• [Work required]:
Look through the data below and extract, unchanged, the lines from the one that contains "under_bump_pads();" to the one that contains "from mathutils import", both included.

(Scripts that build objects)
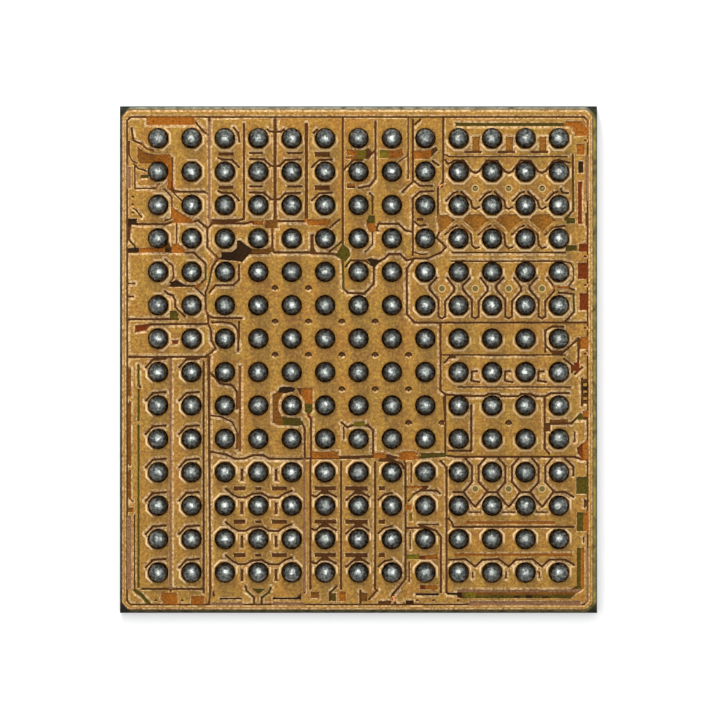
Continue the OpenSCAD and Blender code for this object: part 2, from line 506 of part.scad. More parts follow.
module south_east_gaps() {
    groove([[9.46, 10.66], [9.64, 10.86], [9.64, 14.6]]);
    fine([[8.58, 10.74], [8.58, 11.3]]);
    groove([[8.46, 11.44], [9.06, 11.44]]);
    groove([[8.5, 11.86], [8.66, 11.66], [8.86, 11.55], [9.33, 11.55], [9.44, 11.64]]);
    box(8.43, 11.98, 8.6, 12.15);
    box(8.52, 12.22, 8.62, 12.48);
    fine([[8.8, 12.57], [9.38, 12.57]]);
    groove([[8.46, 12.68], [9.06, 12.66], [9.33, 12.76], [9.47, 12.94], [9.47, 14.6]]);
    fine([[8.55, 12.8], [8.55, 13.3]]);
    window([[8.46, 13.46], [8.79, 13.46], [8.85, 13.5], [9.38, 13.44], [9.38, 13.62], [8.46, 13.62]]);
    fine([[8.52, 13.7], [8.52, 14.28]]);
    box(8.84, 14.38, 9.38, 14.52);
    groove([[8.74, 14.66], [9.38, 14.66]]);
    box(8.41, 14.84, 8.66, 14.93);
    groove([[9.68, 14.64], [10.05, 14.66]]);
    box(10.2, 14.62, 10.47, 14.74);
    // The necks under the eleventh row and the cups under the twelfth
    for (c = [10, 11, 12]) {
        groove([[c + 0.2, 10.59], [c + 0.4, 10.82], [c + 0.4, 11.3], [c + 0.17, 11.56]]);
        groove([[c + 0.8, 10.59], [c + 0.6, 10.82], [c + 0.6, 11.3], [c + 0.84, 11.56]]);
        groove([[c - 0.16, 11.6], [c + 0.15, 11.6], [c + 0.37, 11.9], [c + 0.5, 12.04], [c + 0.62, 11.9],
            [c + 0.84, 11.6]]);
        fine([[c + 0.33, 12.2], [c + 0.66, 12.2]]);
        groove([[c - 0.28, 13.63], [c + 0.2, 13.6], [c + 0.5, 13.83], [c + 0.72, 13.62]]);
        fine([[c + 0.42, 14.0], [c + 0.42, 14.16]]);
    }
    groove([[13.18, 10.59], [13.44, 10.84], [13.44, 11.1]]);
    groove([[12.84, 11.6], [13.2, 11.6], [13.44, 11.74]]);
    groove([[9.7, 12.4], [9.8, 12.5], [9.84, 12.64], [13.45, 12.64]]);
    box(10.2, 12.46, 12.9, 12.56);
    box(9.86, 13.43, 13.4, 13.52);
    groove([[12.72, 13.62], [13.2, 13.62], [13.46, 13.78]]);
    window([[9.95, 14.52], [13.3, 14.52], [13.54, 14.4], [13.54, 13.26], [13.77, 13.26], [13.77, 14.46],
        [13.68, 14.56], [13.5, 14.66], [13.38, 14.79], [9.95, 14.79]]);
    window([[10.24, 14.97], [10.34, 14.86], [13.66, 14.86], [13.66, 14.96]]);
    // The tabs and windows along the right edge
    box(13.52, 11.14, 13.84, 11.66);
    fine([[13.78, 11.83], [13.78, 12.05]]);
    box(13.54, 12.2, 13.85, 12.78);
    fine([[13.75, 12.96], [13.75, 13.1]]);
    box(13.83, 13.3, 13.88, 14.8);
}

module gaps() {
    streets();
    west_gaps();
    north_gaps();
    middle_gaps();
    north_east_gaps();
    core_gaps();
    east_gaps();
    south_west_gaps();
    south_gaps();
    south_east_gaps();
}

// Every pad keeps its round seat, whatever gap runs beside it
module seats(d) {
    for (c = [1 : columns], r = [1 : rows]) translate(at([c, r])) circle(d = d, $fn = seat_sides);
}

// The copper of one area, without slivers too thin to plate or gaps too narrow to etch
module copper_pattern(area) {
    offset(delta = least_copper / 2 - hair) offset(delta = -(least_copper + least_gap) / 2)
        offset(delta = least_gap / 2)
            difference() {
                intersection() {
                    inside_guard(guard_gap);
                    window(area);
                }
                difference() {
                    gaps();
                    seats(pad_flange_d);
                }
            }
}

// ---- The copper fields, each bounded by the streets round it ----

function turned(path) = [for (i = [len(path) - 1 : -1 : 0]) path[i]];
function part_of(path, first, last) = [for (i = [first : last]) path[i]];

// Places beyond the guard ring, on the four sides
far_up = 0;
far_left = -1;
far_right = columns + 2;
far_down = rows + 2;

west_area = concat([[far_left, far_up]], west_street, west_foot, [[far_left, 7.55]]);
north_area = concat(part_of(west_street, 0, 5), plane_top, [[6.53, 4.2], [6.53, far_up]]);
middle_area = concat([[6.53, far_up], [6.53, 4.2]], middle_foot, turned(part_of(east_street, 0, 8)));
north_east_area = concat(east_street, [[far_right, 6.52], [far_right, far_up]]);
east_area = concat(south_street, [[far_right, 10.62], [far_right, 6.52]]);
core_area = concat(
    part_of(west_street, 5, len(west_street) - 1), west_foot, [[2.53, 7.55]], part_of(core_foot, 1, 7),
    turned(part_of(south_street, 0, 3)), turned(part_of(east_street, 9, 12)), turned(middle_foot),
    turned(plane_top)
);
south_west_area = concat(
    [[far_left, 7.55], [2.42, 7.55]], south_west_street, [[2.5, far_down], [far_left, far_down]]
);
south_area = concat(
    part_of(south_west_street, 1, 3), [[2.5, far_down], [8.15, far_down]], turned(south_east_street),
    turned(part_of(core_foot, 1, 6))
);
south_east_area = concat(
    south_east_street, [[8.15, far_down], [far_right, far_down], [far_right, 10.62]],
    turned(part_of(south_street, 3, 6)), [[9.6, 10.5]]
);

// ---- Where the vias go down to the die ----

core_vias = concat(
    [for (c = [4.5, 5.5]) [c, 5.5]],
    [for (c = [4.5 : 1 : 7.5]) [c, 6.5]],
    [for (c = [4.5 : 1 : 8.5]) [c, 7.5]],
    [for (c = [6.5 : 1 : 8.5]) [c, 8.53]],
    [[8.5, 9.54], [9.5, 9.54], [11.5, 9.54]]
);
edge_vias = concat(
    [for (c = [9.5 : 1 : 12.5]) [c, 2.46]],
    [[0.24, 2.76], [0.24, 3.0], [0.24, 3.24], [13.79, 1.07], [13.79, 4.55], [13.79, 5.41], [13.79, 6.69],
        [13.79, 7.46], [0.93, 14.85], [1.72, 14.85], [8.04, 14.8], [8.77, 14.85], [9.25, 14.85],
        [9.99, 14.85]]
);

balls = [for (c = [1 : columns], r = [1 : rows]) [c, r]];

// How often a line to the right of a place crosses the border of an area
function crossings(p, area) = len([
    for (i = [0 : len(area) - 1])
        let (a = area[i], b = area[(i + 1) % len(area)])
        if ((a[1] > p[1]) != (b[1] > p[1]) && p[0] < a[0] + (b[0] - a[0]) * (p[1] - a[1]) / (b[1] - a[1])) i
]);

function those_in(area, places) = [for (p = places) if (crossings(p, area) % 2 == 1) p];

// ---- Solids ----

module slab(z, t) translate([0, 0, z]) linear_extrude(t) children();

module die_outline(inset) square([die_w - 2 * inset, die_h - 2 * inset], center = true);

module backside_coating() color("#202022") slab(0, coating_t) die_outline(0);

module silicon_die() color("#6e7064") {
    slab(z_silicon, silicon_t - ledge_t) die_outline(0);
    slab(z_wiring - ledge_t, ledge_t) die_outline(ledge_w);
}

module seal_band() {
    difference() {
        die_outline(ledge_w + seal_inset);
        die_outline(ledge_w + seal_inset + seal_w);
    }
}

module on_chip_wiring() color("#7c7d68") slab(z_wiring, wiring_t) difference() {
    die_outline(ledge_w);
    seal_band();
}

module seal_ring() color("#8f8f84") slab(z_wiring, wiring_t) seal_band();

module at_places(places) {
    for (p = places) translate(at(p)) children();
}

module via_discs(d) at_places(concat(core_vias, edge_vias)) circle(d = d);

module passivation() color("#6d7f6a") slab(z_passivation, passivation_t) difference() {
    die_outline(ledge_w);
    via_discs(contact_d);
}

module contact_pads() color("#c9c9c9") slab(z_passivation, passivation_t) via_discs(contact_d);

module lower_film() color("#5a4326") slab(z_lower_film, lower_film_t) difference() {
    film_outline(0);
    via_discs(via_d);
}

module via_plugs() color("#b06a3a") slab(z_lower_film, lower_film_t) via_discs(via_d);

module copper(area) color("#b8743c") slab(z_copper, copper_t) copper_pattern(area);

module guard_ring() color("#b8743c") slab(z_copper, copper_t) guard_band(0);

// The upper film wraps the copper of one area, and leaves the pads and the dimples open
module film(area) color("#b4822f") difference() {
    slab(z_copper, copper_t + cover_t)
        offset(delta = -hair) offset(delta = cover_side + hair) copper_pattern(area);
    slab(z_copper - copper_t, 2 * copper_t) copper_pattern(area);
    at_places(those_in(area, balls)) opening(pad_opening_d, cover_t + copper_t / 2);
    at_places(those_in(area, core_vias)) opening(dimple_d, dimple_t);
    at_places(those_in(area, edge_vias)) opening(small_dimple_d, dimple_t);
}

module film_over_guard() color("#b4822f") difference() {
    slab(z_copper, copper_t + cover_t) guard_band(cover_side);
    slab(z_copper - copper_t, 2 * copper_t) guard_band(0);
}

// A round hole sunk into the top of the film
module opening(d, depth) translate([0, 0, z_flange - depth]) cylinder(d = d, h = 2 * depth);

module under_bump_pads() color("#a9a08a") at_places(balls) {
    slab(z_cover, cover_t) circle(d = pad_opening_d);
    slab(z_flange, pad_flange_t) circle(d = pad_flange_d);
}

module solder_ball() {
    sink = sqrt(pow(ball_d, 2) - pow(ball_seat_d, 2)) / 2;
    intersection() {
        translate([0, 0, sink]) sphere(d = ball_d);
        cylinder(d = ball_d * 2, h = ball_d * 2);
    }
}

module solder_row(r) color("#8d9196") for (c = [1 : columns]) {
    translate(concat(at([c, r]), z_ball)) solder_ball();
}

backside_coating();
silicon_die();
on_chip_wiring();
seal_ring();
passivation();
contact_pads();
lower_film();
via_plugs();
guard_ring();
copper(west_area);  // copper_west
copper(north_area);  // copper_north
copper(middle_area);  // copper_middle
copper(north_east_area);  // copper_north_east
copper(core_area);  // copper_core
copper(east_area);  // copper_east
copper(south_west_area);  // copper_south_west
copper(south_area);  // copper_south
copper(south_east_area);  // copper_south_east
film_over_guard();
film(west_area);  // film_west
film(north_area);  // film_north
film(middle_area);  // film_middle
film(north_east_area);  // film_north_east
film(core_area);  // film_core
film(east_area);  // film_east
film(south_west_area);  // film_south_west
film(south_area);  // film_south
film(south_east_area);  // film_south_east
under_bump_pads();
solder_row(1);  // solder_row_a
solder_row(2);  // solder_row_b
solder_row(3);  // solder_row_c
solder_row(4);  // solder_row_d
solder_row(5);  // solder_row_e
solder_row(6);  // solder_row_f
solder_row(7);  // solder_row_g
solder_row(8);  // solder_row_h
solder_row(9);  // solder_row_j
solder_row(10);  // solder_row_k
solder_row(11);  // solder_row_l
solder_row(12);  // solder_row_m
solder_row(13);  // solder_row_n
solder_row(14);  // solder_row_p
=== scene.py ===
"""Dresses the ball grid array chip: sloped film relief, smooth solder balls, colours and light."""

import math

import bmesh
import bpy
from bpy.props import FloatProperty, FloatVectorProperty, PointerProperty
from mathutils import Matrix, Vector, geometry


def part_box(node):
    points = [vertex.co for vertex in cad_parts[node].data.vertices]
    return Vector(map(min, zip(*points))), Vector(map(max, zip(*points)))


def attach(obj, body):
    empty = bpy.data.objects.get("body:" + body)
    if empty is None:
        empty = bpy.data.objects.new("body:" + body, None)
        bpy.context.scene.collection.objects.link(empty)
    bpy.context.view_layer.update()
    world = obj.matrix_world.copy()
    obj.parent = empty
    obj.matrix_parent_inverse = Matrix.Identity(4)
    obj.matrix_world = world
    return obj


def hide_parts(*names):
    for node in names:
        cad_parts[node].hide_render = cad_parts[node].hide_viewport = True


bl_info = {
    "name": "Ball grid array chip",
    "version": (1, 0, 0),
    "blender": (4, 5, 0),
    "location": "3D View > Sidebar > Chip",
    "description": "Builds the visible film, solder balls and stage round the packed chip",
    "category": "Object",
}

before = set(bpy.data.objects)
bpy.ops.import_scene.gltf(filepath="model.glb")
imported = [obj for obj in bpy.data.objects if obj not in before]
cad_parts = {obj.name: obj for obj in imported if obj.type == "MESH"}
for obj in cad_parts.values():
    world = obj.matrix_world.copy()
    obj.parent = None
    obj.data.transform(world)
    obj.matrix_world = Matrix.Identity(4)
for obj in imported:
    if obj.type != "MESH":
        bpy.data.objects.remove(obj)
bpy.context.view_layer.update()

MM = 0.001
UM = 0.000001
FIELDS = ("west", "north", "middle", "north_east", "core", "east", "south_west", "south", "south_east")
BALL_ROWS = "abcdefghjklmnp"
BALL_COLUMNS = 13
ROOT = "root"
# Painted highlights: pale rims round the balls of a field, standing in for light glinting off the copper's
# edges there; which way they open from the ball, and how strongly
RIM_HIGHLIGHTS = {
    "west": ((1, 0.3), 0.7), "north": ((0, -0.6), 0.5), "north_east": ((0.2, -1), 0.8),
    "east": ((0, -0.8), 0.5), "south_west": ((-0.7, 0.5), 1), "south": ((0, 1), 0.9),
    "south_east": ((0.1, 0.6), 0.9),
}
# Where a field shows rows of small green marks, as boxes in ball columns and rows; each mark has a painted
# shade ring and a painted highlight ring
MARKS = {
    "north_east": [(10.3, 2.3, 12.7, 2.7), (9.3, 5.3, 12.7, 5.7)],
    "east": [(9.3, 5.3, 12.7, 5.7)], "south_east": [(10.3, 11.3, 12.7, 11.7)],
}
# Depth of a dimple in the upper film, and of the bowl that the scene makes of it
DIMPLE, BOWL = 5 * UM, 9 * UM
# Steps of the ball grid from the outer balls to the die's edges
SIDE_STEPS, TOP_STEPS, BOTTOM_STEPS = 1.15, 0.965, 1.22
# How the film's walls lean: share of their height, and share of the slope's run
LEAN = ((0.7, 0.2), (1.0, 1.0))
# Least depth of a film's outer walls; the walls that are lower belong to dimples
OUTER_WALL = 15 * UM
# Width of a bowl's floor as a share of the dimple's
BOWL_SHARE = 0.5
# Corners of a mesh that lie closer together than this are one
JOIN = 0.01 * UM
# A slope's corner moves by this many runs at most, and by this share of a move that would cross
LONGEST_MOVE, SHORTENED = 1.8, 0.7
# Materials of a film coat, by number: the flat top, the slopes with their pale painted highlight, the bowls'
# floors with painted shade, and the bowls' walls with painted shade
FLAT, SLOPE_HIGHLIGHT, SHADED_BOWL_FLOOR, BOWL_SHADE = range(4)
# Where the colours of the bare lane end, in millimetres from the middle of the die
LANE_X, LANE_Y = 2.9, 3.04
# Sockets of a Mix node that mixes colours: its factor, its two colours and its result
MIX_FACTOR, MIX_LOW, MIX_HIGH, MIX_RESULT = 0, 6, 7, 2
# Share of the view's width by which the chip lies off its middle
CAMERA_SHIFT = (0.0021, -0.0006)
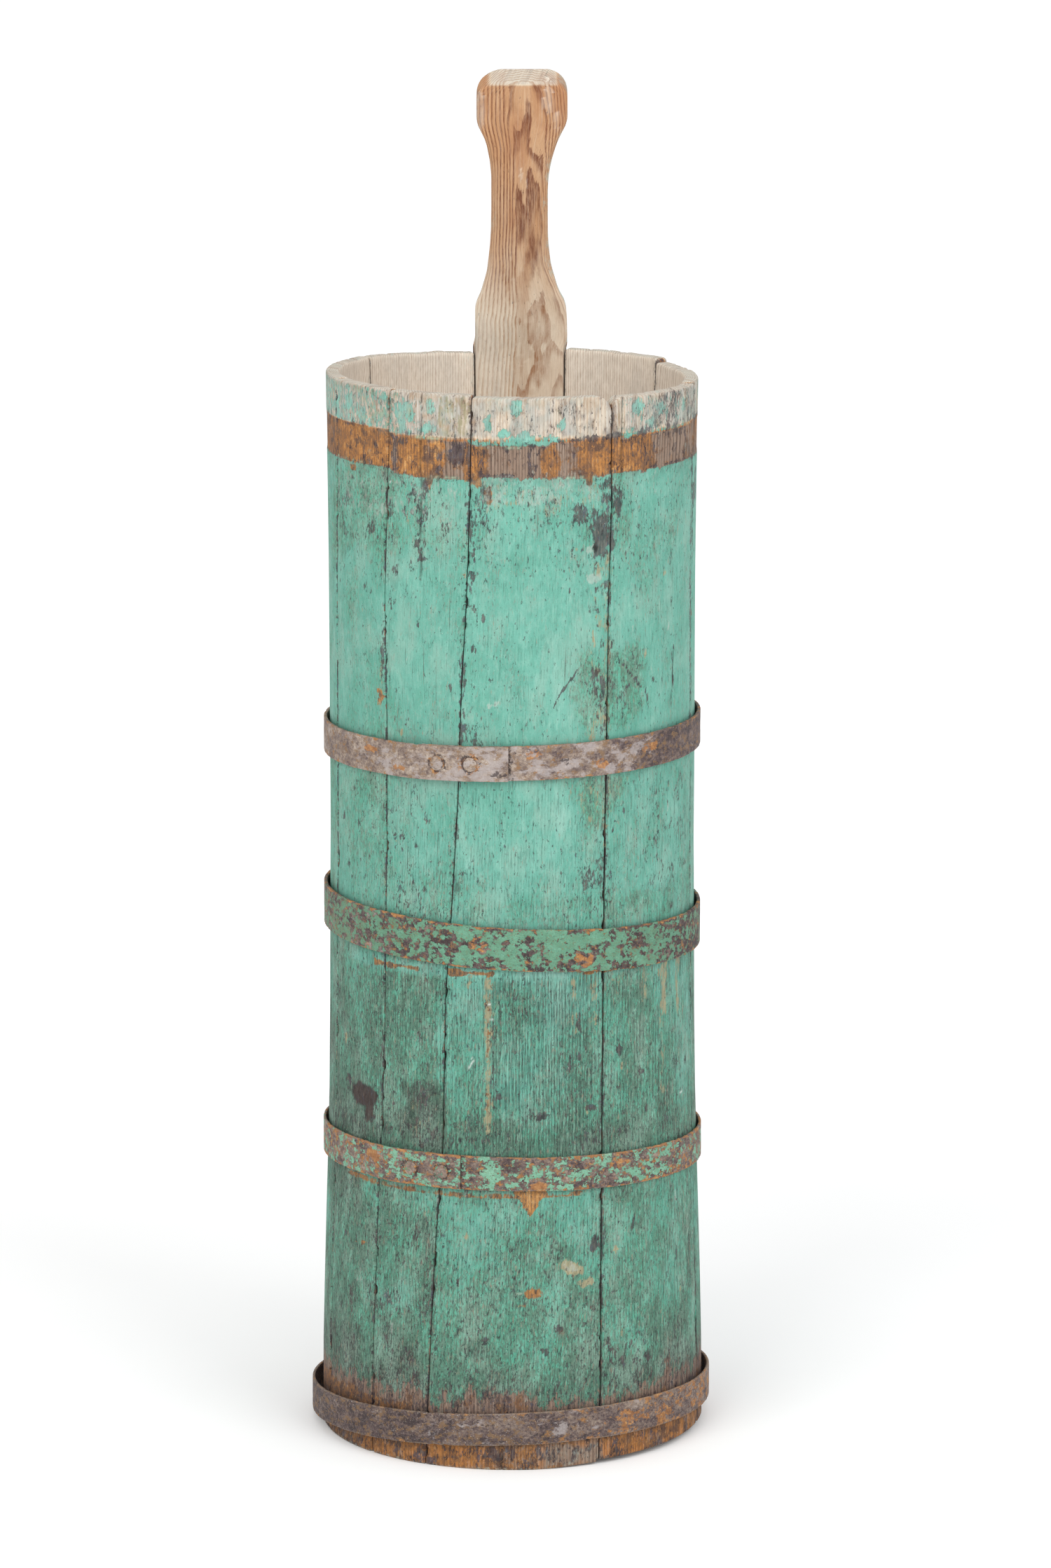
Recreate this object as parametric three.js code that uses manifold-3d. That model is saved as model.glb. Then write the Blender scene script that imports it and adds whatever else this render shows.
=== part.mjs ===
// Butter churn: a tall, narrow, open-topped barrel of nine coopered pine staves standing on a
// three-board head, bound by four riveted iron hoops. One back stave runs on above the rim and is
// carved into a waisted carrying handle.
//
// Frame: millimetres, +Z up, origin on the barrel's axis at floor level. -Y is the front, the
// handle stave stands at the back (+Y), and left and right (-X and +X) are as seen from the front.
// Angles round the barrel are in degrees, measured from the front (-Y) towards +X.
import * as THREE from "three";
import { mergeVertices } from "three/addons/utils/BufferGeometryUtils.js";
import Module from "manifold-3d";

const { degToRad, radToDeg, lerp, smoothstep } = THREE.MathUtils;

// ---------------------------------------------------------------- driving dimensions
const RIM = 740; // floor to rim
const HANDLE_TOP = 935; // floor to the top of the handle
const CLEARANCE = 0.3; // between neighbouring pieces of the head, and round rivet shanks

// [height, outer radius] of the barrel: a slight waist, widest at the foot
const OUTER_RADIUS = [
  [0, 133.6], [57, 133.0], [98, 132.0], [139, 130.8], [180, 129.6], [240, 128.0],
  [300, 127.1], [360, 126.6], [420, 126.0], [520, 126.1], [600, 126.2], [650, 126.5],
  [700, 127.0], [RIM, 127.5],
];
// [height, thickness] of a stave: thinned towards the rim
const STAVE_THICKNESS = [[0, 12], [600, 12], [700, 11], [RIM, 10]];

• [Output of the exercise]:
under_bump_pads();
solder_row(1);  // solder_row_a
solder_row(2);  // solder_row_b
solder_row(3);  // solder_row_c
solder_row(4);  // solder_row_d
solder_row(5);  // solder_row_e
solder_row(6);  // solder_row_f
solder_row(7);  // solder_row_g
solder_row(8);  // solder_row_h
solder_row(9);  // solder_row_j
solder_row(10);  // solder_row_k
solder_row(11);  // solder_row_l
solder_row(12);  // solder_row_m
solder_row(13);  // solder_row_n
solder_row(14);  // solder_row_p
=== scene.py ===
"""Dresses the ball grid array chip: sloped film relief, smooth solder balls, colours and light."""

import math

import bmesh
import bpy
from bpy.props import FloatProperty, FloatVectorProperty, PointerProperty
from mathutils import Matrix, Vector, geometry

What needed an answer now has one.